GSA Annual Meeting in Seattle, Washington, USA - 2017

Paper No. 160-6
Presentation Time: 9:00 AM-6:30 PM

EVIDENCE OF, AND A PROPOSED EXPLANATION FOR, BIMODAL TRANSPORT STATES IN ALLUVIAL RIVERS


DUNNE, Kieran Bernard Jiamin, Department of Earth and Environmental Science, University of Pennsylvania, 251 Hayden Hall, 240 South 33rd Streed, Philadelphia, PA 19104 and JEROLMACK, Douglas J., University of Pennsylvania, Philadelphia, PA 19104, kdunne@sas.upenn.edu

Gravel-bedded rivers organize their bankfull channel geometry and grain size such that their bankfull fluid shear stress (τ) is close to the threshold of motion. Sand-bedded rivers on the other hand typically maintain bankfull fluid stresses far in excess of threshold, a condition for which there is no satisfactory understanding.
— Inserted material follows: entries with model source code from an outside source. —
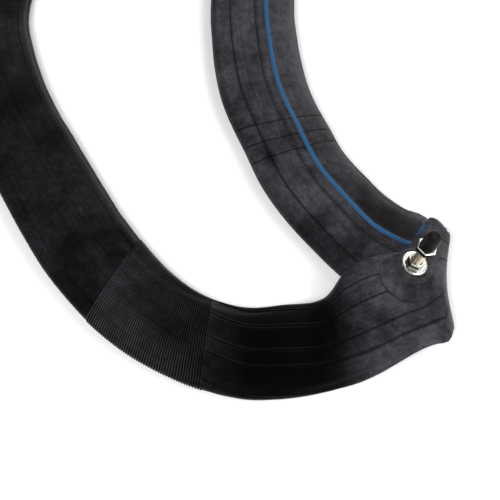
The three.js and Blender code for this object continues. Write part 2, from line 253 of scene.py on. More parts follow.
TIGHT_WITHIN, TIGHT_STEP, OPEN_STEPS = 75, 1.9, (3.0, 5.0)  # mesh rows near the folds, elsewhere
MOST_TWIST = 0.09  # of the rails from one open row to the next
PLAIN_COLUMNS = 64


def row_places():
    """Distances of the mesh rows: close together on the ribs, the cross lines and tight bends."""
    rib_steps = [0.0, 0.1, 0.3, 0.5, 0.7, 0.9]
    fixed = [RIBS_FROM + RIBS_PITCH * (k + t) for k in range(RIB_COUNT) for t in rib_steps]
    for line in CROSS_LINES:
        middle = ribbon.length + line
        fixed += list(middle + np.arange(-CROSS_SLANT / 2 - 1.2, CROSS_SLANT / 2 + 1.3, 0.6))
    fixed = np.array(sorted(fixed))
    places, s = [], 0.0
    while s < ribbon.length:
        if np.abs(fixed - s).min() > 0.9:
            places.append(s)
        here = ribbon.at([s, s + 4.0])
        rail = (here[:, 0:3] - here[:, 3:6])
        rail /= np.linalg.norm(rail, axis=1)[:, None]
        twist = np.linalg.norm(rail[1] - rail[0])
        tight = abs(from_valve(s)) < TIGHT_WITHIN
        open_step = float(np.clip(MOST_TWIST / max(twist, 1e-4), *OPEN_STEPS))
        s += TIGHT_STEP if tight else open_step
    return np.array(sorted([*places, *fixed]))


def column_shares():
    """Shares of the way round for the mesh columns, with several across each moulded line."""
    lines = [c + d / PERIMETER for c in MOULD_LINES for d in LINE_COLUMNS]
    edges = [-STRIPE_HALF - 0.25, -STRIPE_HALF, 0, STRIPE_HALF, STRIPE_HALF + 0.25]
    lines += [STRIPE + d / PERIMETER for d in edges]
    lines = np.array(lines) % 1
    plain = [c for c in np.linspace(0, 1, PLAIN_COLUMNS, endpoint=False)
             if np.abs((lines - c + 0.5) % 1 - 0.5).min() * PERIMETER > 0.7]
    return np.array(sorted([*plain, *lines]))


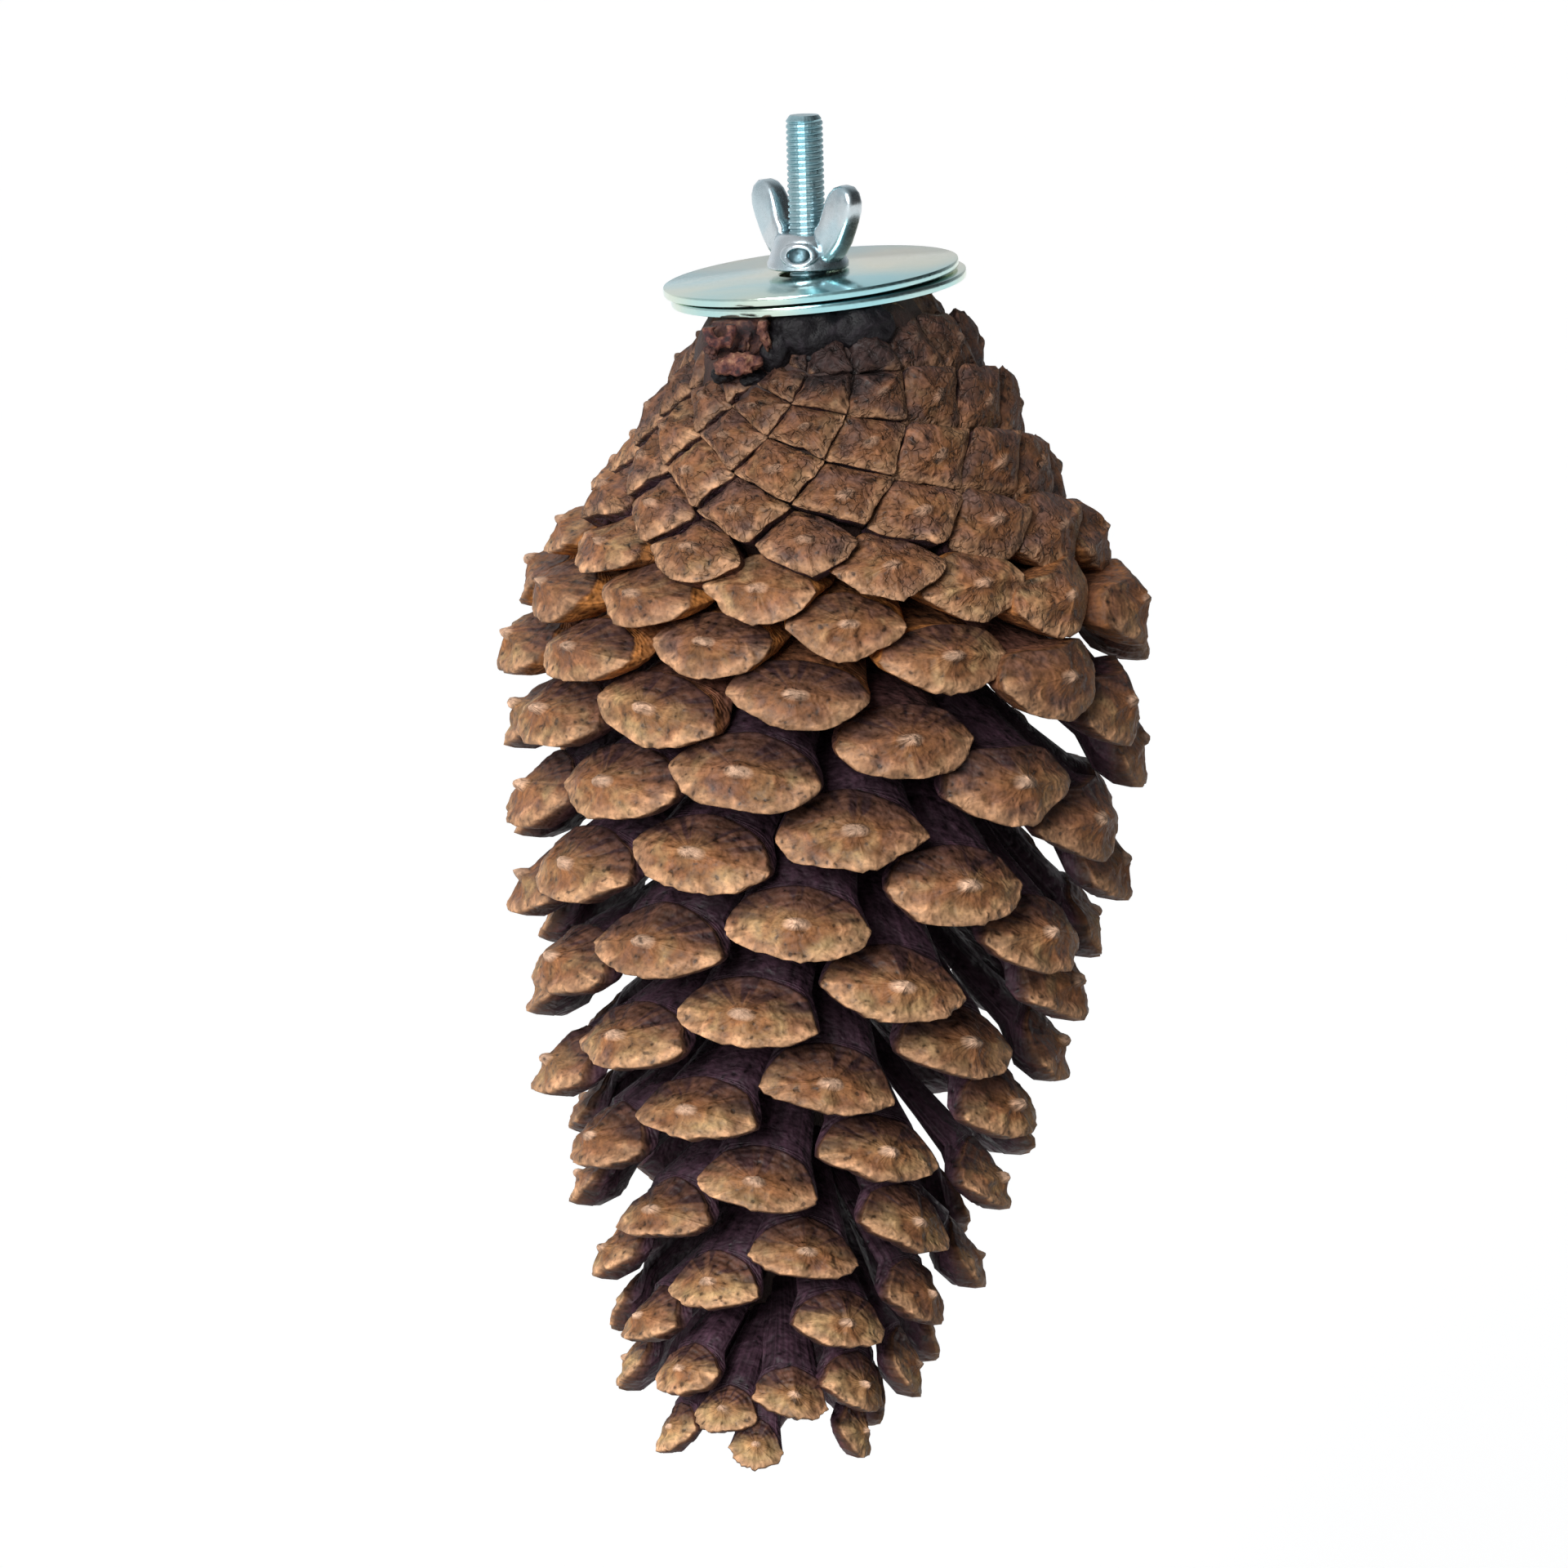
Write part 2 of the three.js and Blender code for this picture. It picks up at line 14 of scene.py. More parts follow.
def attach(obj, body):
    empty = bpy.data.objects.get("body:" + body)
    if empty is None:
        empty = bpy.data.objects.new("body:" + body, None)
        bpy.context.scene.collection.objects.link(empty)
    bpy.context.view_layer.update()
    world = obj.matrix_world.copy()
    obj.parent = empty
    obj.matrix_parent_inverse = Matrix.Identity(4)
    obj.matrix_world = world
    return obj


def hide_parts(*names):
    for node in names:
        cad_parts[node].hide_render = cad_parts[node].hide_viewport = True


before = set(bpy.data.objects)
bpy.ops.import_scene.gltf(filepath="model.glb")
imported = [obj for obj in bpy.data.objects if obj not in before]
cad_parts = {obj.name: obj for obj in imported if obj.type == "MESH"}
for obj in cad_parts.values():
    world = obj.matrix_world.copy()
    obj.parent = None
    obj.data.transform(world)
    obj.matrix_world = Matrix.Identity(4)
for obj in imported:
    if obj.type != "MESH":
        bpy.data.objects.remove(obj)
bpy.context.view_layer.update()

A fundamental question arises: Are bed-load (gravel-bedded) and suspension (sand-bedded) rivers two distinct equilibrium states, or do alluvial rivers exhibit a continuum of transport regimes as some have recently suggested? We address this question in two ways: (1) re-analysis of global channel geometry datasets, with explicit consideration of the slope-dependence of critical shear stress (τc); and (2) examination of a longitudinal river profile as it transits from gravel to sand-bedded. Data reveal that the transport state of alluvial river-bed sediments is bimodal, showing either near-threshold (τ/τc~1) or suspension (τ/τc>>1) conditions, and that these regimes correspond to the respective bimodal peaks of gravel and sand that comprise natural river-bed sediments. Sand readily forms near-threshold channels in the laboratory and some field settings, however, indicating that another factor, such as bank cohesion, must be responsible for maintaining suspension channels. We hypothesize that alluvial rivers adjust their geometry to the erosion-limiting bed and bank material --- which for gravel-bedded rivers is gravel, but for sand-bedded rivers is mud (if present) --- and present tentative evidence for this idea.